A hora da verdade







Mário Albuquerque






É preciso que as pessoas, individualmente, e a ampla gama de organizações sociais, profissionais e políticas, que não perderam a memória do quanto custou à nação brasileira a reconquista do Estado Democrático de Direito, fiquem atentas e engajem-se, sob variadas formas, nessa nova e decisiva fase que visa completar e consolidar a construção da moderna democracia brasileira iniciada com a Constituinte de 1988, que é proporcionada pelas propostas contidas no Plano Nacional de Direitos Humanos (PNDH).




O que está em jogo é uma questão simples: o direito do povo brasileiro a ter acesso à verdade sobre sua história. Há uma parte dessa história que está abafada e diz respeito à atuação do Estado brasileiro em relação aos cidadãos que não aceitaram a ilegalidade da ruptura da ordem constitucional democrática, em 1964, por parte de um segmento militar e civil da sociedade brasileira, e se recusaram a submeter-se ao regime ilegítimo, imposto pela força, numa usurpação do poder legítimo oriundo das urnas.
Denúncias existentes nos arquivos das auditorias militares, nos dossiês levantados por organismos de defesa dos direitos humanos, nos bancos de dados dos jornais e em provas testemunhais não deixam dúvidas quanto a violações graves dos direitos humanos & assassinatos, torturas, ``desaparecimentos`` de opositores e de pessoas ligadas a estes (apenas por parentesco, laços de amizade ou atividade profissional), praticadas por agentes do Estado, nesse período, sem que tenha sido possível, até agora, esclarecê-las, mesmo após a reconstituição do Estado Democrático de Direito.
Ora, esse fato tem impedido que a sociedade brasileira cicatrize suas feridas e possa, finalmente, olhar para frente. Isso nunca poderá ocorrer, sem a satisfação a tantas famílias vitimadas, que têm o direito de saber o que ocorreu com os seus entes queridos. Só a verdade poderá proporcionar a criação desse clima almejado por todos.

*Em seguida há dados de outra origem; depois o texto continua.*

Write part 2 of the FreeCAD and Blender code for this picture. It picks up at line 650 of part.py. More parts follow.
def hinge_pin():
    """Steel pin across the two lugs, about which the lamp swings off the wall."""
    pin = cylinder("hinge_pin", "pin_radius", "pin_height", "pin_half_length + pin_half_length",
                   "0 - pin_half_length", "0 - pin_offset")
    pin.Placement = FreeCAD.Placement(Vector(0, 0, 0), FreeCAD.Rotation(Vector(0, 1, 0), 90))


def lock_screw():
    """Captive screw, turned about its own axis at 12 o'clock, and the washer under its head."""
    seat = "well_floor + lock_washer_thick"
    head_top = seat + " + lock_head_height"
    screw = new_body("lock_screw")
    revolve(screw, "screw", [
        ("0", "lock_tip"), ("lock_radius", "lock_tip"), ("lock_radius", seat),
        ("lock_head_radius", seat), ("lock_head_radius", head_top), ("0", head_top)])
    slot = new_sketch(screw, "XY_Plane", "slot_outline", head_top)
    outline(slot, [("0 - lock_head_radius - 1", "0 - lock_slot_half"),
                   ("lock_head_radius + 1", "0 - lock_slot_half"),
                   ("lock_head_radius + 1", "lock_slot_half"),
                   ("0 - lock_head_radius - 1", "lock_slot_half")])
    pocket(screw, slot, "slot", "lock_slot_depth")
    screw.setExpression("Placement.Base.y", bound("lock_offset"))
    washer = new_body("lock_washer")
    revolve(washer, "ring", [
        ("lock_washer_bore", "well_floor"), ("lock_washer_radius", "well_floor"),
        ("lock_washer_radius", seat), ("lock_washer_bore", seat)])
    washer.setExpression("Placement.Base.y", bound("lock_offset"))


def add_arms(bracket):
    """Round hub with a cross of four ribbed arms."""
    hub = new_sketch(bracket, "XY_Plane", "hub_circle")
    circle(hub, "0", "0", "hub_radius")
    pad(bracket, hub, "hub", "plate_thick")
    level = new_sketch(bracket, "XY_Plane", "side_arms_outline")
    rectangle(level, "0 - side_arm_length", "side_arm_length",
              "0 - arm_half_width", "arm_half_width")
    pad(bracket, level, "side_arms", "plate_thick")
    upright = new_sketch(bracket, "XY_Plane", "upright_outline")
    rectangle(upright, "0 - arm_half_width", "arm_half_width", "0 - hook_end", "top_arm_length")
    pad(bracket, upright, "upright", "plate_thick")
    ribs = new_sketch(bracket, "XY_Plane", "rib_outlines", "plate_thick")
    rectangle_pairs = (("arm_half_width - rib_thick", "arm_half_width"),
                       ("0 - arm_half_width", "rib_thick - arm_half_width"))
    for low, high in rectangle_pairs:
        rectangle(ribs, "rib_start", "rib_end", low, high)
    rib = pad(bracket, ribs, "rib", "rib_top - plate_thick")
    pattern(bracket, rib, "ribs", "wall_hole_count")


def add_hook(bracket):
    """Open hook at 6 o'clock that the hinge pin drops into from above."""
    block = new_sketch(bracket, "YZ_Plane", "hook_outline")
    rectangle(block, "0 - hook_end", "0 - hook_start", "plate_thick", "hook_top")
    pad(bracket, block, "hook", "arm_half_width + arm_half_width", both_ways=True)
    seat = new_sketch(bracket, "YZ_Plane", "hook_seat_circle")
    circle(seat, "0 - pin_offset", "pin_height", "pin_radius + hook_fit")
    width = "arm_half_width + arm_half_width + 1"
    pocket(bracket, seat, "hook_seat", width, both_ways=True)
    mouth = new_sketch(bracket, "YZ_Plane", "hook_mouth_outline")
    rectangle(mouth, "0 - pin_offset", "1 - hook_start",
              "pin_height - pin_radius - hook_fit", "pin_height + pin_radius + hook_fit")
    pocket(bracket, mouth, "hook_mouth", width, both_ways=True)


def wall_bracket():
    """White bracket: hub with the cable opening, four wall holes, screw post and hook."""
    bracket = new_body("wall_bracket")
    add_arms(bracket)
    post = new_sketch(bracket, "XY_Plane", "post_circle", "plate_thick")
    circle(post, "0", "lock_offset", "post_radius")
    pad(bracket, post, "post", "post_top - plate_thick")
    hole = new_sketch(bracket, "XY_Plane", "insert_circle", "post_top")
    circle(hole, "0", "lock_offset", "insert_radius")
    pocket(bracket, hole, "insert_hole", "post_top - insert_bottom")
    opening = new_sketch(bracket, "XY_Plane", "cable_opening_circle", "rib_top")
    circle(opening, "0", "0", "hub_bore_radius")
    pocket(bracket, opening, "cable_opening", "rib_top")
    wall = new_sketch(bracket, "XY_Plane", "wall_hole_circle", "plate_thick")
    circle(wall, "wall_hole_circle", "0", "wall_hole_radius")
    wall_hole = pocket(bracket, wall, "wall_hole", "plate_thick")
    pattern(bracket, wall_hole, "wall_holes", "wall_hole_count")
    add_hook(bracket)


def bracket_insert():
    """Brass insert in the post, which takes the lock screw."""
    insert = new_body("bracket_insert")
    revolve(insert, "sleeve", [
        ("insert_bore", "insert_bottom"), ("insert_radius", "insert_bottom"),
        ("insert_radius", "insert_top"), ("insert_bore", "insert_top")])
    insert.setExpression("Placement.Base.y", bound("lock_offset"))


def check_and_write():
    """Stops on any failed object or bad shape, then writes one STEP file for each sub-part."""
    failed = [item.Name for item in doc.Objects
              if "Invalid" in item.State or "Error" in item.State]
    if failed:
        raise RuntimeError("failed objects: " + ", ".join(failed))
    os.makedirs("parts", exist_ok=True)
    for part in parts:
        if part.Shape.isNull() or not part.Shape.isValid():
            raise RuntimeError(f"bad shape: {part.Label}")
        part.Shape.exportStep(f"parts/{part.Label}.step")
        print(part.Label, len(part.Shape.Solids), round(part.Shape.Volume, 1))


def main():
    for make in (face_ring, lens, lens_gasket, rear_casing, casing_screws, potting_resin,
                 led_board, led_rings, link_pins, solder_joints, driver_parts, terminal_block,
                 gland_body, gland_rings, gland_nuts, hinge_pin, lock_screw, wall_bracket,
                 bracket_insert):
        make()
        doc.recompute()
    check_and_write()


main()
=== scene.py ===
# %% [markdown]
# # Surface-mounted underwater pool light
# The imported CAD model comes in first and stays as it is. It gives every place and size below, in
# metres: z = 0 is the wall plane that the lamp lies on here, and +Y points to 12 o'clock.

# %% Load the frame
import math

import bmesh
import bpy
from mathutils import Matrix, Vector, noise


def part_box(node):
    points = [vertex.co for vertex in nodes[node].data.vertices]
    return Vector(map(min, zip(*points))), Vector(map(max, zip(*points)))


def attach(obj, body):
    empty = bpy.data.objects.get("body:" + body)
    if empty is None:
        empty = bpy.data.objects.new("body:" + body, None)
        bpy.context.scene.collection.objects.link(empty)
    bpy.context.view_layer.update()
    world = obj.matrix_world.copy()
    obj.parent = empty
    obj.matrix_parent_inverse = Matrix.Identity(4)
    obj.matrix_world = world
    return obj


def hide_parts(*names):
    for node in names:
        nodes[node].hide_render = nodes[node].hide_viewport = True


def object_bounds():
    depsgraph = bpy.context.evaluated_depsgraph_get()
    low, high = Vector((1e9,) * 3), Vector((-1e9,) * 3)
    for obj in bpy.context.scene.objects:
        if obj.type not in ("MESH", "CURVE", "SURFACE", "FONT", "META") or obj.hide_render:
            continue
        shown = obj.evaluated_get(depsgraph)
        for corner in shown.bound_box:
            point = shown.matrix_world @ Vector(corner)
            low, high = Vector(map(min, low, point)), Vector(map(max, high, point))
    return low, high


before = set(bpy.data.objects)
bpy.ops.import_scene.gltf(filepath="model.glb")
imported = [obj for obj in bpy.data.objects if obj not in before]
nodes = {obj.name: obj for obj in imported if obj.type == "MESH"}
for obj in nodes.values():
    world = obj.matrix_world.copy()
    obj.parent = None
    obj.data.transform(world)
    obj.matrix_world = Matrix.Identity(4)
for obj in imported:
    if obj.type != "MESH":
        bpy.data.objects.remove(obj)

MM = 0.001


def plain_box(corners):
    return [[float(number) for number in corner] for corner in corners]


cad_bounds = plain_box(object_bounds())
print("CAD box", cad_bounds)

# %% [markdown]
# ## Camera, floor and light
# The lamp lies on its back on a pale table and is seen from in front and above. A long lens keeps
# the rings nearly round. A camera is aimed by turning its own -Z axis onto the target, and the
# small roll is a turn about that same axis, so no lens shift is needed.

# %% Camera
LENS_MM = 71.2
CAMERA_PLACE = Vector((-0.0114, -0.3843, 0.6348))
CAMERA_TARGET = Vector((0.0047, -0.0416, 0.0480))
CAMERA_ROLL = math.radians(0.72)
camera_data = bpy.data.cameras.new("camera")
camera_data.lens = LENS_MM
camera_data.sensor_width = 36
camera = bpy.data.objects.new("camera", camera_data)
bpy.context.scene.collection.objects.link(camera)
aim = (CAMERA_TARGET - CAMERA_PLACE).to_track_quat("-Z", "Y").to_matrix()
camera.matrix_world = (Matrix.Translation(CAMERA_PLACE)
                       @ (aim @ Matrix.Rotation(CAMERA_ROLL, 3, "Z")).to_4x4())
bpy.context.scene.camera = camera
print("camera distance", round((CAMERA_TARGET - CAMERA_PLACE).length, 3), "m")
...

Foi pensando nisso que o governo teve a lucidez e o senso de justiça, de aceitar a proposta da Conferência Nacional de Direitos Humanos, depois de recolhidas as sugestões das conferências regionais, durante vários meses, colocando como um dos itens da terceira versão do PNDH a criação de uma Comissão da Verdade (como tinha sido cobrado, aliás, pela ONU e a OEA) para realizar essa tarefa.
Bastou esse anúncio para o mundo vir abaixo: desencadeou-se uma campanha desinformativa, na base de informações falsas. Em primeiro lugar, a Comissão é apenas de esclarecimento dos fatos, não de punição de possíveis responsáveis (só o Judiciário poderia fazer isso, se assim o entendesse). Em segundo lugar, não visa à revogação da Lei da Anistia. Na verdade, ninguém no governo tem essa proposta.



O que está em curso, por iniciativa do Conselho Federal da OAB é uma interpelação ao STF para que defina a interpretação da Lei da Anistia e sua abrangência (que a OAB entende não beneficiar os agentes do Estado que praticaram crimes de lesa-humanidade).



Fora disso, o que há é o velho artifício de se criar uma crise artificial para mais uma vez tentar sonegar essas informações. Contudo, a sociedade brasileira já está muito amadurecida para continuar a cair nesse engodo.




Mário Albuquerque é presidente da Associação 64/68 Anistia e membro da Comissão de Anistia do Ministério da Justiça.